As much as Dixon and McDaniel worked to establish a world solely for Grayson, they also secured his role as the bridge between DC’s JLA-tier heroes and the rising class of “young justice” heroes. Legacy would be a defining trait of the publisher’s 1990s comics, and although Dick Grayson would only briefly assume the role of Batman in the “Prodigal” arc, in Nightwing he would develop into a mentor for younger heroes. More importantly, he would show the other members of the Bat-family that they could be a hero without being mentally unhinged.
There is no better example of this than in Nightwing #25. Titled “The Boys,” this bottle issue sees Dick Grayson and Tim Drake take on the mean streets of Bludhaven… blindfolded.
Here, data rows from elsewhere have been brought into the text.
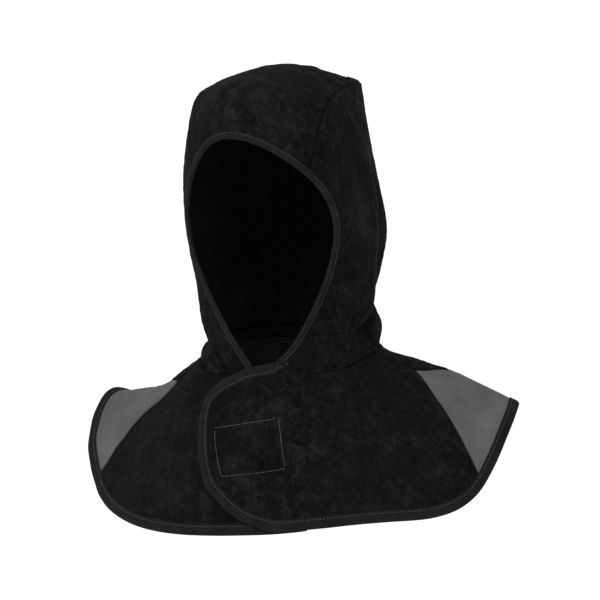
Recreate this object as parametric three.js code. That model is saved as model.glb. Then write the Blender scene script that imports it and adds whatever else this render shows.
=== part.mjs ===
// A leather welding hood: a suede hood with a shoulder cape, worn on the head.
// Millimetres, +Z up. The wearer looks along -Y and the wearer's left is +X.
// The origin is where the inside of the crown rests on the top of the head.
import * as THREE from "three";

// ------------------------------------------------------------ driving sizes
const LEATHER = 1.8;        // split leather wall
const CLOTH = 1.0;          // shoulder gusset cloth
const TAPE = 0.7;           // one layer of the binding tape
const TAPE_WIDTH = 7.0;     // how far the tape reaches in from the edge
const CLEAR = 0.45;         // air between the tape and what it wraps
const SEAM_GAP = 0.22;      // half of the gap between two panels at a seam
const LAP = 5.0;            // how far the flap stands off the panel under it
const CREASE = 0.8;         // how sharply the hood turns at its crown seams
const TOP_STAND = 6.0;      // how much further the flap's top edge stands off at the throat
const PATCH = { width: 50, height: 40, thick: 1.5 };  // hidden hook-and-loop pad

// The hood is a fan of hoops, from the face edge (s = 0) back to the neck seam at the nape (s = 1).
// Each hoop runs from the middle of the crown (t = 0) down the wearer's left to the neck seam (t = 1).
const T = { mid: 0, crown_seam: 0.2, ear: 0.42, jaw: 0.66, throat: 0.84, neck: 1 };
const HOOD = [
  { s: 0.00, mid: [-4, -99.3, -60.5], crown_seam: [56.5, -79.1, -92.2], ear: [69.1, -50.4, -146.3], jaw: [47.5, -53.9, -210.9], throat: [31.7, -60.4, -238.5], neck: [23.6, -66, -247] },
  { s: 0.10, mid: [0, -92, -20],   crown_seam: [58, -66, -60],  ear: [79, -28, -135], jaw: [67, -30, -210], throat: [54, -47, -240], neck: [42, -62, -257] },
  { s: 0.22, mid: [0, -60, -8.8],    crown_seam: [59, -44, -33],  ear: [80, -5, -120],  jaw: [75, -8, -208],  throat: [68, -28, -238], neck: [58, -55, -257] },
  { s: 0.36, mid: [0, -15, 1.8],   crown_seam: [57.5, -5, -18.8], ear: [81.1, 18, -110],  jaw: [77, 12, -206],  throat: [76, -6, -236],  neck: [70, -41, -256] },
  { s: 0.50, mid: [0, 40, -0.7],   crown_seam: [56, 45.9, -11.9], ear: [67.4, 46, -120],  jaw: [75, 33, -204],  throat: [80, 15, -230],  neck: [77, -20, -252] },
  { s: 0.64, mid: [0, 92.3, -24.7], crown_seam: [38.5, 77.2, -36.8],   ear: [70, 71, -135],  jaw: [67, 52, -201],  throat: [78, 36, -226],  neck: [79, 4, -248] },
  { s: 0.80, mid: [0, 106, -100],  crown_seam: [40, 97, -112],  ear: [54, 84, -160],  jaw: [57, 66, -204],  throat: [72, 52, -228],  neck: [78, 28, -245] },
  { s: 1.00, mid: [0, 84, -240],   crown_seam: [32, 80, -240],  ear: [45, 74, -240],  jaw: [57, 66, -241],  throat: [66, 58, -242],  neck: [73, 48, -243] },
];
// Where the wearer's right side isn't the mirrored left: the hood sits a little askew on the neck.
const HOOD_RIGHT = [
  { s: 0.00, crown_seam: [-49.1, -78, -88.4], ear: [-66, -48.4, -147.9], jaw: [-37.6, -51.9, -210.3], throat: [-16.1, -59.1, -238.4], neck: [1, -61, -259] },
  { s: 0.10, jaw: [-64, -30, -210], throat: [-48, -46, -242], neck: [-38, -58, -263] },
  { s: 0.22, crown_seam: [-61, -46, -26.5], jaw: [-70, -8, -208], throat: [-58, -27, -238], neck: [-53, -50, -258] },
  { s: 0.36, crown_seam: [-59.8, -5, -20.2], ear: [-79, 18, -110], jaw: [-74, 12, -206], throat: [-66, -6, -236], neck: [-62, -36, -254] },
  { s: 0.50, crown_seam: [-53, 45, -19.4], ear: [-77, 46, -120], throat: [-72, 15, -230], neck: [-68, -14, -251] },
  { s: 0.64, crown_seam: [-46, 80, -36], neck: [-74, 6, -248] },
];
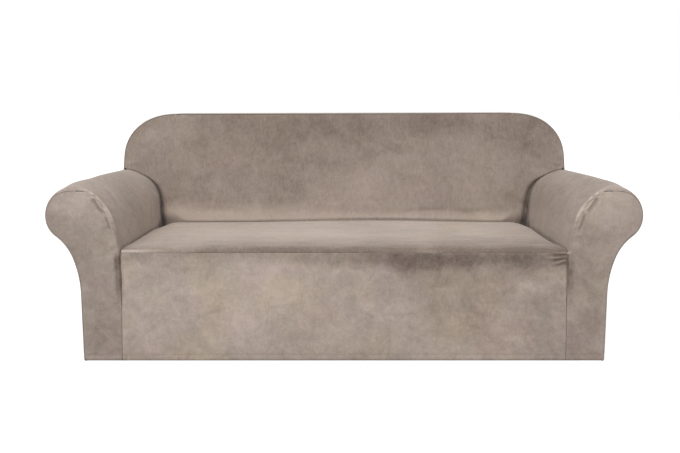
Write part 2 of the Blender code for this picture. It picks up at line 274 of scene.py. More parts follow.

It is a training exercise which goes just bit differently than planned, as is the case in most stories. However, the events of the issue are not the primary focus, but rather the brotherly bond between the former and [at the time] current Robin. Dixon’s script for this issue is full of banter as he peppers wise anecdotes into Grayson’s good-natured dialogue. Meanwhile, McDaniel’s artwork keeps the pacing brisk, fitting giving the nature of the story. Nightwing #25 is arguably the crown jewel of the creative team’s run.
Though both creators have faded into relative obscurity in recent years, there is no denying the influence that their time on Nightwing has had on all succeeding creative teams. Whether it was the succeeding work by Devin Grayson, the New 52 run by Kyle Higgins, or the current Rebirth series, they all are compared to the work of Dixon and McDaniel. This is the bar which must be met, and few runs since have come close.